La decisione del TAR si è avvalsa della relazione del prof. D’Amore dell’Università di Roma. Si tratta, infatti, della perizia più completa, oggettiva e indipendente che sia stata fatta.

Sono numerose le basi militari disseminate nel resto del territorio italiano. Tra queste almeno 15 sono fuori dalla giurisdizione italiana. Di conseguenza qualunque cosa accadesse al loro interno i responsabili non dovrebbero risponderne alla giustizia italiana.

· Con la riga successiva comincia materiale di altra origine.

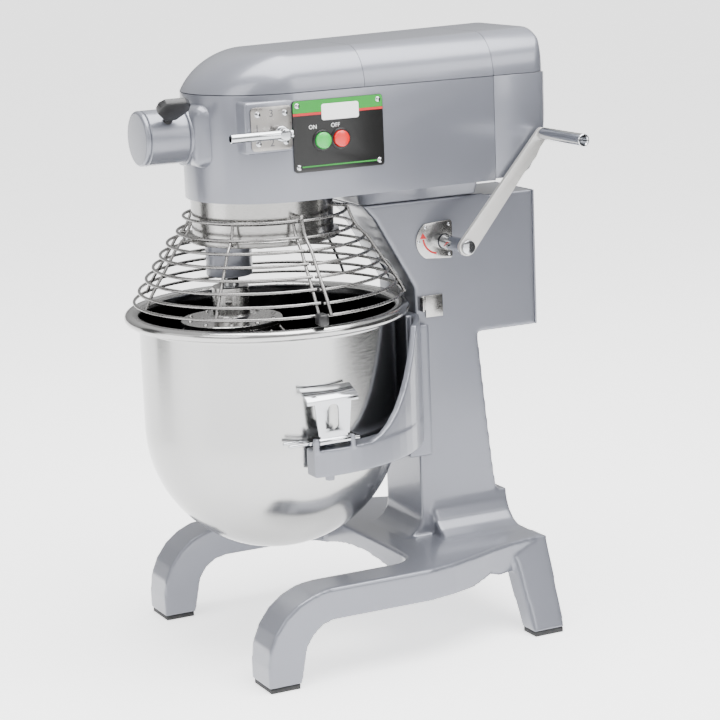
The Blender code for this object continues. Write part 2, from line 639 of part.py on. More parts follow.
def whip_wire(angle, bottom):
    """One wire of the whip: down one side of the pear shape and up the other."""
    widest, belly, top = 0.105, 0.300, 0.4145
    half = []
    for index in range(4):
        share = 1 - index / 3
        half.append((widest - 0.050 * share ** 2, belly + (top - belly) * share))
    for index in range(1, 6):
        turn = math.radians(18 * index)
        half.append((widest * max(math.cos(turn), 0) ** 0.85, belly - (belly - bottom) * math.sin(turn)))
    path = half + [(-r, z) for r, z in reversed(half[:-1])]
    x, y = SPINDLE
    return wire([(x + r * math.cos(angle), y + r * math.sin(angle), z) for r, z in path])


def make_whip():
    x, y = SPINDLE
    hub = turned([(0.0113, 0.4636), (0.0220, 0.4636), (0.0230, 0.4620), (0.0230, 0.4260), (0.0635, 0.4220),
                  (0.0635, 0.4165), (0.0113, 0.4165)], (x, y, 0), steps=28, closed=True)
    node("whip_hub", hub, "stainless", "spindle")
    cross = ring(0.0500, 0.0600, 0.4100, 0.4162, (x, y, 0), steps=24)
    wires = [whip_wire(math.radians(30 * index), 0.160 + 0.0048 * index) for index in range(6)]
    node("whip_wires", join(cross, *wires), "stainless", "spindle")


# ---- guard ----
def guard_arc(radius, height, start, end, steps):
    return [(x, y, height) for x, y in arc((0, 0), radius, start, end, steps)]


def guard_half(start, end, posts, widen, post_side, band):
    """Half rings tied by bent posts and short spokes; band is the radius of the collar that holds them."""
    wires = [wire(guard_arc(radius + widen, height, start, end, 11)) for radius, height in GUARD_RINGS]
    for angle in posts:
        c, s = math.cos(math.radians(angle)), math.sin(math.radians(angle))
        lean = widen + post_side * 0.0026
        rail = [((radius + lean) * c, (radius + lean) * s, height) for radius, height in GUARD_RINGS]
        if post_side > 0:
            rail.insert(0, ((GUARD_RINGS[0][0] + lean) * c, (GUARD_RINGS[0][0] + lean) * s, SPOKE_Z + 0.0010))
        wires.append(wire(rail))
        height, reach = GUARD_RINGS[1][1] - 0.0065, GUARD_RINGS[1][0] + 0.0042
        if post_side > 0:
            height, reach = SPOKE_Z, GUARD_RINGS[0][0] + lean + 0.0010
        wires.append(wire([((band + GAP) * c, (band + GAP) * s, height), (reach * c, reach * s, height)], 0.0017, 6))
    return join(wires[0], *wires[1:])


def make_guard():
    collar = turned([(0.0840, 0.5206), (0.0840, 0.5472), (DRUM_R, 0.5472), (DRUM_R, 0.5290), (0.0945, 0.5290),
                     (0.0945, 0.5206)], steps=28, closed=True)
    node("guard_collar", collar, "stainless", "guard")
    front = guard_half(-180, 0, (-178.6, -134, -90, -46, -1.4), 0, -1, 0.0945)
    node("front_guard", front, "stainless", "guard")
    rear = guard_half(0.6, 179.4, (2.2, 60, 120, 177.8), REAR_GUARD_STEP, 1, DRUM_R)
    node("rear_guard", rear, "stainless")
    knob = soften(box((0.1680, -0.0140, 0.4370), (0.1850, -0.0010, 0.4510)), 0.003, 2)
    node("guard_knob", knob, "black_plastic", "guard")


# ---- bowl and its lift ----
def bowl_profile(inner, sphere, rim):
    """Points from the bottom up the wall, at one radius."""
    points = [(sphere * math.sin(math.radians(a)), BOWL_MID_Z - sphere * math.cos(math.radians(a)))
              for a in range(0, 90, 15)]
    points[0] = (0, points[0][1])
    return points + [(inner, BOWL_MID_Z + 0.003)] + rim


def make_bowl():
    inside = bowl_profile(BOWL_R - BOWL_T, BOWL_SPHERE - BOWL_T,
                          [(BOWL_R - BOWL_T, 0.420), (0.1615, 0.4312), (0.1680, RIM_Z)])
    outside = bowl_profile(BOWL_R, BOWL_SPHERE, [(BOWL_R, 0.416), (0.1620, 0.4225), (0.1745, 0.4195)])
    bead = [(0.1765, 0.4325), (RIM_R, 0.4260), (0.1765, 0.4205)]
    bowl = turned(inside + bead + outside[::-1], steps=32)
    keep = rod((0, 0, 0.20), (0, 0, 0.35), BOWL_R - 0.0006, steps=40)
    for side in (1, -1):
        edge = sorted((side * 0.140, side * 0.1805))
        ear = box((edge[0], -0.032, 0.2935), (edge[1], 0.035, 0.2982))
        for x in (0.1600, 0.1765):
            edge = sorted((side * (x - 0.002), side * (x + 0.002)))
            join(ear, box((edge[0], -0.058, 0.2940), (edge[1], -0.030, 0.2977)))
        cut(ear, keep, rod((side * 0.1705, -0.002, 0.28), (side * 0.1705, -0.002, 0.31), 0.0056, steps=14))
        join(bowl, ear)
    node("bowl", bowl, "stainless", "lift")


def saddle():
    """The wall that rises from the yoke's ring to the slide."""
    bm = bmesh.new()
    rows = []
    for index in range(31):
        degrees = 15 + 5 * index
        rise = min(max((min(degrees, 180 - degrees) - 12) / 38, 0), 1)
        top = YOKE_TOP - 0.001 + (SADDLE_TOP - YOKE_TOP) * rise ** 1.85
        angle = math.radians(degrees)
        radius = YOKE_OUT - 0.0005
        rows.append([bm.verts.new((radius * math.cos(angle), radius * math.sin(angle), z))
                     for z in (YOKE_LOW + 0.006, top)])
    for (low, high), (low_next, high_next) in zip(rows, rows[1:]):
        bm.faces.new((low, low_next, high_next, high))
    wall = from_bmesh(bm)
    thick = wall.modifiers.new("wall", "SOLIDIFY")
    thick.thickness = 0.008
    thick.offset = -1
    return wall


def make_yoke():
    outline = arc((0, 0), YOKE_OUT, -15, 195, 42) + arc((0, 0), YOKE_IN, 195, -15, 42)
    yoke = slab(outline, "XY", YOKE_LOW, YOKE_TOP)
    common(yoke, box((-0.25, YOKE_FRONT, 0.2), (0.25, 0.25, 0.35)))
    join(yoke, saddle(), box((-0.062, 0.1625, 0.225), (0.062, COLUMN_FRONT - 2 * GAP, SADDLE_TOP)))
    for side in (1, -1):
        edge = sorted((side * (COLUMN_HALF + 0.001), side * 0.062))
        join(yoke, box((edge[0], 0.175, 0.225), (edge[1], 0.195, 0.395)))
    cut(yoke, box((-COLUMN_HALF - 0.001, COLUMN_FRONT - 2 * GAP, 0.2), (COLUMN_HALF + 0.001, 0.25, 0.45)))
    for side in (1, -1):
        pin_x, pin_z = side * CLAMP_PIN[0], CLAMP_PIN[1]
        for y in (-0.0270, 0.0210):
            join(yoke, box((pin_x - 0.004, y - 0.003, YOKE_TOP - 0.002), (pin_x + 0.004, y + 0.003, 0.3030)))
        join(yoke, rod((pin_x, -0.0280, pin_z), (pin_x, 0.0220, pin_z), 0.0022, steps=10),
             rod((side * 0.1705, -0.002, 0.270), (side * 0.1705, -0.002, 0.3065), 0.0050, steps=14),
             rod((side * 0.1745, -0.005, 0.2470), (side * 0.1745, -0.005, 0.2600), 0.0065, steps=6))
    node("bowl_yoke", yoke, "silver_paint", "lift")

    pitch = math.pi * LIFT_MODULE
    line = LEVER_Y - LIFT_R
    root, tip = line - 0.95 * LIFT_MODULE, line + 0.7 * LIFT_MODULE
    slope = math.tan(math.radians(20))
    thick = 0.42 * pitch / 2
    outline = [(root - 0.0035, 0.4107), (root, 0.4107)]
    for index in range(-2, 6):
        middle = LEVER_Z + (index + 0.5) * pitch
        wide, thin = thick + slope * (line - root), thick - slope * (tip - line)
        outline += [(root, middle - wide), (tip, middle - thin), (tip, middle + thin), (root, middle + wide)]
    outline += [(root, 0.6000), (root - 0.0035, 0.6000)]
    node("lift_rack", slab(outline, "YZ", -0.012, 0.012), "steel", "lift")


def make_clamps():
    x, z = CLAMP_PIN
    for name, side in (("right", 1), ("left", -1)):
        section = [(x - 0.0015, z + 0.003), (x + 0.0012, z + 0.003), (x + 0.0012, 0.3500), (0.1640, 0.3612),
                   (0.1628, 0.3590), (x - 0.0015, 0.3485)]
        plate = slab([(side * a, b) for a, b in section], "XZ", -0.0210, 0.0150)
        wide = [(x - 0.0015, z + 0.0070)] + section[1:]
        wide[1] = (x + 0.0012, z + 0.0070)
        top = slab([(side * a, b) for a, b in wide], "XZ", -0.0400, 0.0340)
        window = sorted((side * (x - 0.01), side * (x + 0.01)))
        sill = box((window[0], -0.0480, 0.3000), (window[1], -0.0330, 0.3440))
        sill_rear = box((window[0], 0.0230, 0.3000), (window[1], 0.0400, 0.3440))
        join(plate, top, rod((side * x, -0.0235, z), (side * x, 0.0175, z), 0.0044, steps=14))
        toe = sorted((side * 0.1760, side * (x - 0.001)))
        join(plate, box((toe[0], -0.0100, 0.2995), (toe[1], 0.0120, 0.3025)))
        cut(plate, sill, sill_rear, box((window[0], -0.0170, 0.3130), (window[1], 0.0060, 0.3410)),
            rod((side * x, -0.04, z), (side * x, 0.04, z), 0.0026, steps=10))
        node("bowl_clamp_" + name, plate, "chrome", "clamp_" + name)


def make_lift_lever():
    pinion = spur(LIFT_TEETH, LIFT_MODULE, -0.009, 0.009, at=(0, LEVER_Y, LEVER_Z), plane="YZ", phase=math.pi)
    join(pinion, rod((-0.032, LEVER_Y, LEVER_Z), (LEVER_X + LEVER_T + 0.004, LEVER_Y, LEVER_Z), 0.0090, steps=16))
    node("lift_shaft", pinion, "steel", "lift_lever")
    direction = (math.cos(LEVER_ANGLE), math.sin(LEVER_ANGLE))
    tip = (LEVER_Y + LEVER_LENGTH * direction[0], LEVER_Z + LEVER_LENGTH * direction[1])
    turn = math.degrees(LEVER_ANGLE)
    outline = arc((LEVER_Y, LEVER_Z), 0.0150, turn + 90, turn + 270, 8) + arc(tip, 0.0095, turn - 90, turn + 90, 6)
    arm = slab(outline, "YZ", LEVER_X, LEVER_X + LEVER_T)
    cut(arm, rod((0.09, LEVER_Y, LEVER_Z), (0.13, LEVER_Y, LEVER_Z), 0.0093, steps=16))
    node("lift_arm", arm, "chrome", "lift_lever")
    grip = soften(rod((LEVER_X + LEVER_T + GAP, *tip), (GRIP_END, *tip), 0.0080, steps=18), 0.0012, 1)
    node("lift_grip", grip, "chrome", "lift_grip")


# ---- the whole mixer ----
def make_joints():
    joint("root", (0, 0, 0))
    joint("planetary", (0, 0, 0.534), "root")
    joint("spindle", (*SPINDLE, 0.500), "planetary")
    joint("countershaft", (0, 0.100, SHAFT_Z), "root")
    joint("motor_rotor", (MOTOR_X, 0.190, MOTOR_Z), "root")
    joint("hub_drive", (0, -0.080, SHAFT_Z), "root")
    joint("hub_screw", (0.030 * math.cos(SCREW_ANGLE), SCREW_Y,
                        SHAFT_Z + 0.030 * math.sin(SCREW_ANGLE)), "root")
    joint("guard", (0, 0, 0.530), "root")
    joint("gear_lever", (0.110, *GEAR_LEVER), "root")
    for name, (y, z) in BUTTONS.items():
        joint(name + "_button", (0.105, y, z), "root")
    joint("lift", (0, COLUMN_FRONT, 0.320), "root")
    joint("clamp_right", (CLAMP_PIN[0], 0, CLAMP_PIN[1]), "lift")
    joint("clamp_left", (-CLAMP_PIN[0], 0, CLAMP_PIN[1]), "lift")
    joint("lift_lever", (LEVER_X, LEVER_Y, LEVER_Z), "root")
    joint("lift_grip", (0.160, LEVER_Y + LEVER_LENGTH * math.cos(LEVER_ANGLE),
                        LEVER_Z + LEVER_LENGTH * math.sin(LEVER_ANGLE)), "lift_lever")


make_joints()
make_frame()
make_head()
make_hub()
make_controls()
make_drive()
make_planetary()
make_whip()
make_guard()
make_bowl()
make_yoke()
make_clamps()
make_lift_lever()
bpy.context.view_layer.update()
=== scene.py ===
"""Looks of the stand mixer: fine shells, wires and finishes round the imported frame, in a pale studio."""
import json
import math

import bmesh
import bpy
from mathutils import Matrix, Vector


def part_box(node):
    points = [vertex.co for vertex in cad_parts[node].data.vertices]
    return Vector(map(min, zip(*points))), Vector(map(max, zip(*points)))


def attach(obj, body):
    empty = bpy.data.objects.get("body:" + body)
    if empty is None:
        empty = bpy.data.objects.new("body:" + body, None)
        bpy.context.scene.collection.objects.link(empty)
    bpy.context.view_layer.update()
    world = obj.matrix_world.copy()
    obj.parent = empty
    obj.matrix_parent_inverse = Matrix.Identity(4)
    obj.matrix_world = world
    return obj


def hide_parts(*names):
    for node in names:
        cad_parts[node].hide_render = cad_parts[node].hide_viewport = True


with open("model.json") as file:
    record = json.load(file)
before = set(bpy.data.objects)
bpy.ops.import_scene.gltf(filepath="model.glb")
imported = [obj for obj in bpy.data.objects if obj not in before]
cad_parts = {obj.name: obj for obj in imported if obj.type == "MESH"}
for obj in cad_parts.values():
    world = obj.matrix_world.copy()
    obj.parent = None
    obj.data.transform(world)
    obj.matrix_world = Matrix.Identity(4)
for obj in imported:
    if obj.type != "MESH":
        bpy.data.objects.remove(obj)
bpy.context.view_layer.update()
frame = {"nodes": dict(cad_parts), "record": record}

# ---- places, in metres, measured from the bowl's axis (x, y) and the bench (z) ----
COLLAR_LOW, COLLAR_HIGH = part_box("collar_band")
ORIGIN = Vector(((COLLAR_LOW.x + COLLAR_HIGH.x) / 2, (COLLAR_LOW.y + COLLAR_HIGH.y) / 2, 0))


def extent(node):
    low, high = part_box(node)
    return low - ORIGIN, high - ORIGIN


GAP = 0.0003
HEAD_HALF = 0.1015
NOSE_Y = 0.008
HEAD_LOW, SEAM_Z = 0.575, 0.705
HEAD_TOP = 0.7549
TOP_TILT, TILT_MIDDLE = 0.022, 0.14
NOSE_SLOPE = math.radians(62)
TAIL_LEAN = 0.0080
COVER_FLAT = 0.0571
COVER_CUTS = (0.0981, 0.2762)
HEAD_REAR = 0.354
NECK_TOP = extent("head_housing")[0].z - GAP
COLUMN_HALF = extent("rear_box_cover")[1].x
HUB_Z = (extent("attachment_hub")[0].z + extent("attachment_hub")[1].z) / 2
HUB_R = extent("attachment_hub")[1].x
HUB_Y, HUB_FRONT = extent("attachment_hub")[1].y, extent("hub_cap")[0].y
HUB_CAP_Y = extent("hub_cap")[1].y
SCREW_Y, SCREW_ANGLE = -0.1295, math.radians(40)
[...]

Molte si trovano in Sicilia, isola strategica al centro del Mediterraneo dove gli interessi statunitensi sono stati sempre fortissimi a partire dallo sbarco degli Alleati nel 1943. La fragilità di uno Stato che non esisteva più e la controversa alleanza con la mafia permise agli statunitensi di ottenere grandi concessioni per la realizzazione di basi militari strategiche.

Un altro esempio emblematico è quello dell’area di Capo Teulada in Sardegna. La base occupa una superficie di oltre 72 kmq ed è continuamente la sede di esercitazioni a fuoco da parte degli eserciti di Usa e Israele. L’enorme quantità di ordigni inesplosi rendono la zona inquinata e non più bonificabile.

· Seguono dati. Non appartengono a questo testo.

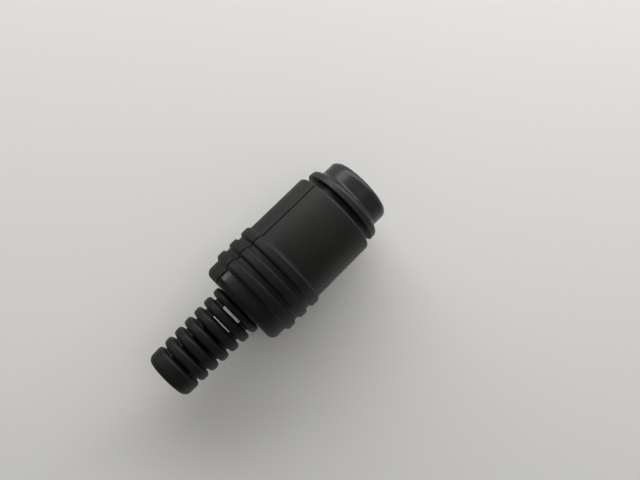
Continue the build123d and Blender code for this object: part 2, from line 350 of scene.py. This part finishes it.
def tinned():
    """Tinned contact metal: satin, with drawing marks along the pin's way."""
    material, tree, place = blank("tinned")
    stretched = wire(tree, "ShaderNodeMapping", {"Vector": place, "Scale": (1.0, 1.0, 0.08)}).outputs[0]
    marks = noise(tree, stretched, 5000, 3)
    slow = noise(tree, place, 700, 2)
    inputs = {
        "Base Color": tint(tree, slow, (0.55, 0.53, 0.49), (0.7, 0.68, 0.64)),
        "Metallic": 1.0,
        "Roughness": spread(tree, marks, 0.25, 0.42),
        "Normal": bump(tree, marks, 0.00001, 0.4),
    }
    return coated(material, inputs)


finishes = {
    "insert": polished_black(),
    "shell": grained_black(),
    "relief": soft_black(),
    "contact": tinned(),
}


# Pieces


def stand_for(piece, node):
    """The piece rides with the housing and is shown in place of a node."""
    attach(piece, "root")
    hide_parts(node)


def make_insert():
    """Nose, stepped flange and block in one turned shape, pierced for the pin and the blade."""
    profile = rounded(
        [
            (0, 0),
            (NOSE_RADIUS, 0, NOSE_ROUNDING),
            (NOSE_RADIUS, NOSE_LENGTH, NOSE_ROOT),
            (FLANGE_RADIUS - FLANGE_DRAFT, LAND_FRONT, LAND_ROUNDING),
            (FLANGE_RADIUS, FLANGE_BACK, FLANGE_EDGE),
            (GROOVE_RADIUS, FLANGE_BACK),
            (GROOVE_RADIUS, SHELL_FRONT + NECK_GAP),
            (NECK_RADIUS, SHELL_FRONT + NECK_GAP),
            (NECK_RADIUS, CATCH_START),
            (CATCH_RADIUS, CATCH_START),
            (CATCH_RADIUS, BLOCK_FRONT),
            (NECK_RADIUS, BLOCK_FRONT),
            (NECK_RADIUS, BLOCK_BACK),
            (0, BLOCK_BACK),
        ]
    )
    piece = new_piece("insert_moulding", *turned(profile), "insert")
    back = BLOCK_BACK + OVERRUN
    slot_x, slot_y = SLOT_WIDTH / 2, SLOT_DEPTH / 2
    chamfer = (-CHAMFER_OUTSIDE, MOUTH_CHAMFER + CHAMFER_INSIDE)
    flare = MOUTH_CHAMFER + CHAMFER_INSIDE + CHAMFER_OUTSIDE
    tools = [
        peg(COLLAR_SEAT, COLLAR_FRONT, back, -HOLE_OFFSET),
        peg(HOLE_RADIUS, -OVERRUN, back + OVERRUN, -HOLE_OFFSET),
        peg(HOLE_RADIUS - CHAMFER_INSIDE, *chamfer, -HOLE_OFFSET, flare),
        bar(slot_x, slot_y, -OVERRUN, MOUTH_DEPTH + OVERLAP),
        bar(slot_x - CHAMFER_INSIDE, slot_y - CHAMFER_INSIDE, *chamfer, flare),
        bar(slot_x, CHAMBER_DEPTH / 2, MOUTH_DEPTH, CHAMBER_BACK),
        bar(slot_x, YOKE_ROOM / 2, MOUTH_DEPTH, back),
    ]
    cut(piece, tools)
    stand_for(piece, "insert")


def rib_corners(number):
    """Corners of one rib; the first is flatter to the nose and the last to the shoulder."""
    middle = FIRST_RIB + number * RIB_PITCH
    low, high = middle - RIB_TOP / 2, middle + RIB_TOP / 2
    front = RIB_GENTLE if number == 0 else RIB_STEEP
    back = RIB_GENTLE if number == RIB_COUNT - 1 else RIB_STEEP
    foot = BODY_RADIUS - SHOULDER_DROP if number == RIB_COUNT - 1 else BODY_RADIUS
    return [
        (BODY_RADIUS, low - front, RIB_FOOT_ROUNDING),
        (RIB_RADIUS, low, RIB_ROUNDING),
        (RIB_RADIUS, high, RIB_ROUNDING),
        (foot, high + back, RIB_FOOT_ROUNDING),
    ]


def shell_outside():
    """Outside profile of the shells from the front lip to the neck hole in the shoulder's face."""
    ribs = [corner for number in range(RIB_COUNT) for corner in rib_corners(number)]
    return rounded(
        [
            (SHELL_BORE, SHELL_FRONT),
            (BODY_RADIUS - BODY_DRAFT, SHELL_FRONT, FRONT_ROUNDING),
            *ribs,
            (BODY_RADIUS - SHOULDER_DROP, SHELL_BACK, SHOULDER_ROUNDING),
            (NECK_HOLE, SHELL_BACK),
        ]
    )


def shell_inside():
    """Inside profile from the shoulder's face to the front.

    It has the neck hole, a pocket, two grip walls, the bore and the catch lip. Each radius holds from the
    height before it to its own.
    """
    steps = [
        (NECK_HOLE, SHELL_BACK - NECK_DEPTH),
        (POCKET_RADIUS, SHELL_BACK - POCKET_DEPTH),
        (GRIP_HOLE, SHELL_BACK - FIRST_GRIP_DEPTH),
        (GRIP_ROOM, SHELL_BACK - GRIP_ROOM_DEPTH),
        (GRIP_HOLE, SHELL_BACK - SECOND_GRIP_DEPTH),
        (SHELL_BORE, LIP_BACK),
        (CATCH_LIP, LIP_FRONT),
    ]
    radii = [r for r, _ in steps] + [SHELL_BORE]
    return np.array([(r, z) for k, (_, z) in enumerate(steps) for r in radii[k : k + 2]])


def make_shell(name, node, half_turn):
    """Half shell: the closed loop of its outside and inside profile, swept through a half turn.

    Loop place s and turn t give (r(s) cos t, r(s) sin t, z(s)). The sweep starts on the +X side at
    y = gap / 2 + Y(z), at the turn asin(y / r), and ends on the -X side at y = gap / 2 - Y(z), where Y steps
    sideways behind the first rib as a logistic curve. Towards the seam the outside sinks by up to EDGE in a
    few columns, which rounds it, and one many-sided face closes each end.
    """
    outside, inside = shell_outside(), shell_inside()
    along = np.gradient(outside, axis=0)
    along /= np.linalg.norm(along, axis=1)[:, None]
    inward = np.vstack([np.stack([-along[:, 1], along[:, 0]], -1), np.zeros_like(inside)])
    r, z = np.vstack([outside, inside]).T
    seam = SEAM_SHIFT + SEAM_STEP / (1 + np.exp(-(z - SEAM_STEP_AT) / SEAM_STEP_REACH))
    near, far = [], []
    for sink, inset in zip(EDGE * EDGE_COLUMNS, EDGE * EDGE_COLUMNS[::-1]):
        sunk = r + sink * inward[:, 0]
        near.append((sunk, np.arcsin((SEAM_GAP / 2 + inset + seam) / sunk), sink))
        far.append((sunk, np.pi - np.arcsin((SEAM_GAP / 2 + inset - seam) / sunk), sink))
    shares = np.linspace(0, 1, SPOKES // 2 + 1)[1:-1]
    between = [(r, (1 - share) * near[-1][1] + share * far[-1][1], 0.0) for share in shares]
    columns = [
        np.stack([radius * np.cos(turn), radius * np.sin(turn), z + sink * inward[:, 1]], -1)
        for radius, turn, sink in near + between + far[::-1]
    ]
    points = np.stack(columns, 1)
    rows, count = points.shape[:2]
    points = points.reshape(-1, 3)
    if half_turn:
        points[:, :2] *= -1
    faces = grid_faces(rows, count, wrap_rows=True, wrap_columns=False)
    ends = [list(range(0, rows * count, count)), list(range(count - 1, rows * count, count))[::-1]]
    stand_for(new_piece(name, points, faces + ends, "shell"), node)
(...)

In questo momento l’Italia è disseminata di numerosissimi progetti e cantieri controversi. Troppo spesso la popolazione locale non ha abbastanza peso per contrastare opere etichettate come strategiche. Per questo ultimamente tutti questi movimenti come i NO MUOS, i NO TAV, i NO OMBRINA, i NO PONTE etc. hanno cominciato a mettersi in rete perchè è più che mai necessario unirsi per difendere la propria terra da speculazioni inutili e catastrofiche.

Il sole sta tramontando. È ora di andare. Al ritmo di “Yankees go home” salutiamo i marines che ci hanno tenuto compagnia. Aspettando che il CGA si esprima l’8 luglio lasciamo Niscemi con la speranza che presto questa terra faccia parlare di sé per essere la capitale del carciofo e di una bellissima sughereta.